“Qui siamo tutti una cosa sola.”
“Dovresti sentirti onorato di farne parte.”
“Quello che ricevi vale più di quello che ti viene chiesto.”
Dietro parole che sembrano rassicuranti, spesso si nasconde un meccanismo sottile: l’azienda che si veste da famiglia, la gratitudine usata come leva di controllo, l’appartenenza trasformata in un vincolo che non lascia spazio al dissenso. È in quel momento che la relazione professionale smette di essere un patto chiaro e diventa dipendenza.
La retorica dell’impresa-famiglia funziona perché parla a un bisogno profondo: sentirsi parte, non essere soli. Ma in un contesto organizzativo, l’affetto non basta. Una famiglia non ti misura sulle performance. Un’organizzazione sì. Quando la metafora prende il sopravvento, l’equilibrio si rompe: non c’è più distinzione tra cura e possesso, tra collaborazione e obbedienza.
Le richieste allora diventano obblighi mascherati, gli straordinari si travestono da “gesti di disponibilità”, il riconoscimento perde autenticità e diventa moneta di scambio. In quel momento, il linguaggio dell’impresa smette di nutrire e inizia a consumare.
Il burnout non è un’invenzione di chi “non regge”: è riconosciuto a livello internazionale come conseguenza di uno stress cronico non gestito. Esaurimento, cinismo, senso di inefficacia: tre sintomi che minano la persona e riducono anche la produttività che l’organizzazione voleva difendere. In Italia, la valutazione del rischio stress è un obbligo di legge: non è una questione di sensibilità, ma di responsabilità concreta.

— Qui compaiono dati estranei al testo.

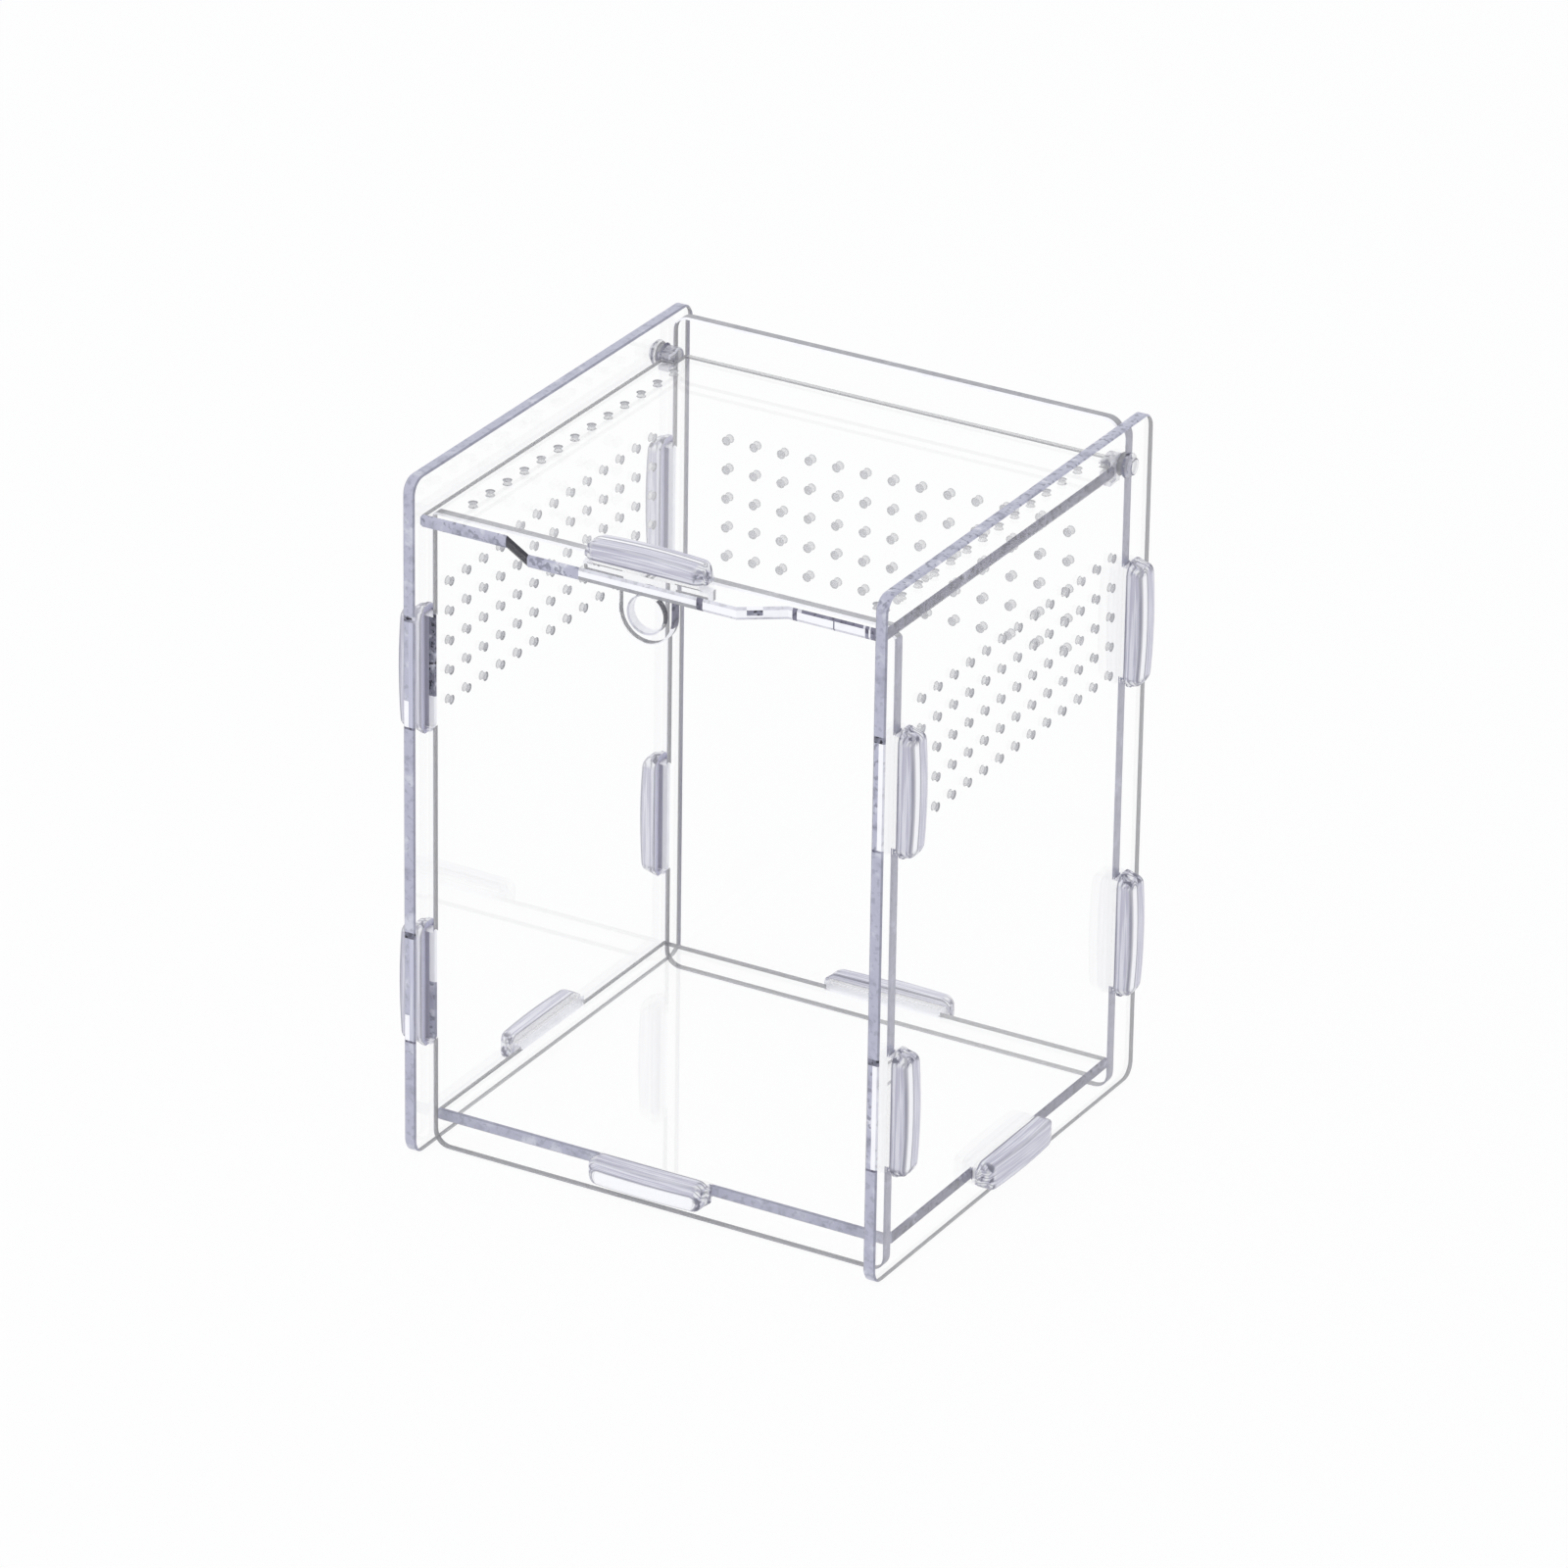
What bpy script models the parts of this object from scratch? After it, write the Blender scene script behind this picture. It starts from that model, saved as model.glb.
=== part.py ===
"""A clear acrylic terrarium: a tall box of laser-cut sheet on its own four walls.

The walls, the raised floor and the lid's pull tab are joined by tenons that pass
through the neighbouring sheet, and each tenon is locked outside by a push-on clip.
The lid turns on two pins through the side panels, at the top of the back panel.

Lengths are metres. X runs along the front, Y towards the back and Z up, with the
origin at the bottom centre of the object's box.
"""

import math

import bmesh
import bpy
from mathutils import Matrix, Vector

for old_object in list(bpy.data.objects):
    bpy.data.objects.remove(old_object, do_unlink=True)

# Driving dimensions of the box
SHEET = 0.0027
INNER_WIDTH = 0.1045
DEPTH = 0.1086
HEIGHT = 0.150
CORNER_RADIUS = 0.0035
FRONT_TOP_RADIUS = 0.0010
WALL_INSET = 0.0062
FLOOR_LIFT = 0.0052

# Clearance between pieces that touch
GAP = 0.0003

# Tenons, and the height of the corner joints above the ground and below the lid's top
TENON_LENGTH = 0.0249
TENON_PROUD = 0.0027
JOINT_INSET = 0.0362

# Lid, its tongue at the front and its place under the side panels' tops
LID_DROP = 0.0076
LID_SIDE_CLEARANCE = 0.00045
LID_FRONT_INSET = 0.0016
LID_BACK_CLEARANCE = 0.0004
TONGUE_BASE_WIDTH = 0.064
TONGUE_FRONT_WIDTH = 0.0474
TONGUE_REACH = 0.0056

# Pull tab that hangs from the tongue
TAB_SETBACK = 0.00555
TAB_SHOULDER_OVERLAP = 0.00205
TAB_SHOULDER_HEIGHT = 0.0022
TAB_END_RADIUS = 0.0063
TAB_HOLE_RADIUS = 0.0039
TAB_DROP = 0.0067

# Vent holes
VENT_RADIUS = 0.0008
VENT_PITCH = 0.0065
VENT_ROWS = 5
VENT_DROP = 0.040
WALL_VENT_MARGIN = 0.0125
LID_VENT_MARGIN = 0.0090
LID_VENT_INSET = 0.0058

# Push-on clips
CLIP_WALL = 0.00125
CLIP_END_WALL = 0.00075
CLIP_ROOF = 0.0012
CLIP_END_RADIUS = 0.0024
CLIP_CROWN = 0.0006
CLIP_SQUARENESS = 5.0
EAR_LENGTH = 0.0004
EAR_WIDTH = 0.0036
EAR_HEIGHT = 0.0014

# Hinge: knuckles on the lid's back corners, and pins through the side panels
BARREL_RADIUS = 0.0021
PIN_TIP_RADIUS = 0.0012
PIN_SHANK_RADIUS = 0.0018
PIN_HEAD_RADIUS = 0.0027
PIN_HEAD_THICKNESS = 0.0017
PIN_HEAD_ROUNDING = 0.0007
HINGE_AXIS_DEPTH = 0.0003
KNUCKLE_WIDTH = 0.0030
JAW_THICKNESS = 0.0011
JAW_REACH = 0.0038

# Sides of round holes and steps of rounded corners
VENT_SIDES = 8
BORE_SIDES = 16
CORNER_STEPS = 4
END_STEPS = 12

# Heights that follow from the driving dimensions
LID_TOP = HEIGHT - LID_DROP
LID_MIDDLE = LID_TOP - SHEET / 2
LID_UNDERSIDE = LID_TOP - SHEET
FRONT_PANEL_TOP = LID_UNDERSIDE - GAP
FLOOR_MIDDLE = FLOOR_LIFT + SHEET / 2
JOINT_HEIGHTS = {"lower": JOINT_INSET, "upper": LID_TOP - JOINT_INSET}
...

Eppure, restiamo anche quando non dovremmo. Ci convinciamo che sopportare sia un atto di fedeltà, che sia normale rinunciare a pezzi di sé in nome di un bene superiore. La risposta sta nel legame affettivo che costruiamo con il lavoro, nel desiderio di riconoscimento, nella paura di perdere il senso di identità che ci dà l’appartenenza. È un collante potente, ma rischia di diventare una catena.
Non ogni cultura organizzativa forte, però, è un problema. C’è una differenza netta tra l’essere sfidati a crescere e l’essere spinti oltre ogni limite. Un’impresa sana chiede impegno, ma non travalica i confini della vita personale. Non si maschera da famiglia, ma si riconosce per ciò che è: una squadra che lavora per obiettivi condivisi, con regole chiare e rispetto reciproco.
Riconoscere di essere dentro un meccanismo di dipendenza è già il primo passo. Serve uno sguardo esterno, la capacità di misurare con obiettività il proprio carico, la forza di chiedersi: “Questa organizzazione mi sta valorizzando davvero o sta solo consumando la mia energia?” La libertà non è un atto di tradimento: è il recupero del diritto a scegliere.
Allo stesso modo, chi guida non può permettersi di alimentare dipendenze. Deve dichiarare confini netti, distinguere la cura dal controllo, costruire patti espliciti e misurabili. Non basta fissare obiettivi: occorre garantire spazi di ascolto, sicurezza psicologica e criteri di sostenibilità del lavoro. Perché la vera lealtà nasce dal rispetto, non dalla colpa
L’impresa, in fondo, non è né una famiglia né una macchina. È un ecosistema. L’homo ego-centrico costruisce ambienti che ingabbiano, coltivando dipendenze per sentirsi forte. L’homo eco-centrico costruisce invece equilibri: spazi che generano valore senza consumare chi li abita. Olivetti ha mostrato che il lavoro può essere comunità e bellezza. Marchionne ha ricordato che l’impegno e il dovere sono fondamentali. Due voci diverse, ma che insieme insegnano un principio semplice: pretendere senza invadere, guidare senza possedere. Il lavoro è parte di ciò che siamo, ma non può esaurire ciò che siamo. Un’organizzazione che usa la retorica della gratitudine per chiedere obbedienza tradisce la propria natura. Un’organizzazione che costruisce patti chiari e relazioni sane, invece, diventa un luogo dove la lealtà è scelta libera e non condizione imposta.